The PNA movement is most comprehensively analysed by Dr Khalid B. Sayeed in his excellent 1981 book Politics in Pakistan: The Nature and Direction of Change. Dr Sayeed writes that after the PNA refused to accept the 1977 election result and began a violent protest movement, its foot soldiers were largely urban middle- and lower-middle-class youth, traders and shopkeepers. During the 1977 movement, Bhutto had accused disgruntled industrialists of funding the movement and then went on to blame sections of the military after some officers refused to take action against a mob in Lahore.

Whereas the PNA had accused Bhutto of muddying the economy and using strong-arm tactics against opponents, the PML-N regime is being accused of corruption. But, in both cases, the urban middle- and lower-middle-class youth were/are instrumental. Recently, the PML-N regime was also accused of “trying to alter the constitution’s Islamic character.” During the PNA movement, the PNA had begun to question Bhutto’s faith, terming him “anti-Islam” and a “drunkard”.

According to Dr Mubashir, Bhutto had lost his urban middle-class constituency who felt “alienated” by his economic manoeuvres and had begun to strengthen his urban proletariat and rural peasant constituencies. The PML-N is now trying to do the same. This is not due to the party losing its traditional bourgeoisie and petty-bourgeoisie vote bank in Punjab, but rather due to a chunk of this particular vote bank going to the centre-right Pakistan Tehreek-i-Insaf (PTI) and, to a lesser extent, to radical new religious outfits.

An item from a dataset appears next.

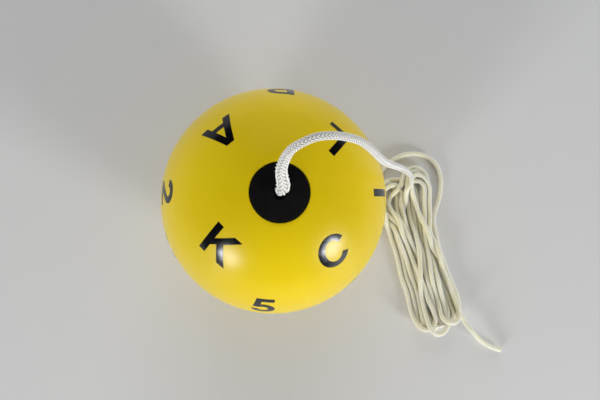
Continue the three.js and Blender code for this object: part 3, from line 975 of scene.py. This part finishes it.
def ink_mesh(character, polar, azimuth, turn):
    """One character as a thin slab of ink that follows the ball, with its head towards the pole."""
    flat, triangles = flat_character(character)
    p, a, t = math.radians(polar), math.radians(azimuth), math.radians(turn)
    right = np.array([-math.sin(a), math.cos(a), 0])
    outward = np.array([math.sin(p) * math.cos(a), math.sin(p) * math.sin(a), math.cos(p)])
    up = np.cross(outward, right)
    x = (flat[:, 0] * math.cos(t) - flat[:, 1] * math.sin(t)) * MM
    y = (flat[:, 0] * math.sin(t) + flat[:, 1] * math.cos(t)) * MM
    ends = {(i, j): True for face in triangles for i, j in zip(face, face[1:] + face[:1])}
    rim = {i for (i, j) in ends if (j, i) not in ends}
    level = np.array([INK_EDGE if i in rim else INK_TOP for i in range(len(flat))])
    vertices = []
    for rise in (level, np.full(len(flat), INK_FOOT)):
        deep = np.sqrt((BALL_RADIUS + rise) ** 2 - x ** 2 - y ** 2)
        layer = x[:, None] * right + y[:, None] * up + deep[:, None] * outward
        vertices.append(layer + np.array(BALL_CENTRE))
    count = len(flat)
    sides = [[j, i, i + count, j + count] for i, j in ends if (j, i) not in ends]
    top = [list(f) for f in triangles]
    bottom = [[i + count for i in reversed(f)] for f in triangles]
    ink = make_object(f"ink_{character}", np.vstack(vertices), top + bottom + sides)
    ink.data.set_sharp_from_angle(angle=INK_SHARP)
    return ink


def printed_characters(material):
    for character, polar, azimuth, turn in PRINTS:
        ink = ink_mesh(character, polar, azimuth, turn)
        ink.data.materials.append(material)
        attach(ink, "ball")
        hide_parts(f"print_{character}")


# ---- the floor ----
def pale_floor(material):
    corners = [(x * FLOOR_REACH, y * FLOOR_REACH, 0) for x, y in ((-1, -1), (1, -1), (1, 1), (-1, 1))]
    floor = make_object("floor", np.array(corners, float), [[0, 1, 2, 3]])
    floor.data.materials.append(material)


bpy.context.scene.view_settings.view_transform = "Standard"
braid = bpy.data.materials["white_braid"]
ball_vinyl(vinyl_material())
plug_rubber(rubber_material())
stopper_knot(braid)
printed_characters(ink_material())
pale_floor(floor_material())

Although after the mid-1970s Bhutto lost his urban progressive/liberal support, the PML-N has surprisingly gained much of the PPP’s progressive/liberal vote in Punjab.

As this brief analysis might suggest, there are indeed some similarities between the 1977 movement and what seems to be transpiring today. But as a Sindhi friend of mine recently quipped: “In 1977, it was Punjab’s and Karachi’s bourgeoisie/petty-bourgeoisie agitating against a Sindhi, this time [in the context of PML-N and PTI], it is Punjab’s middle- and lower-middle-classes tussling among themselves.”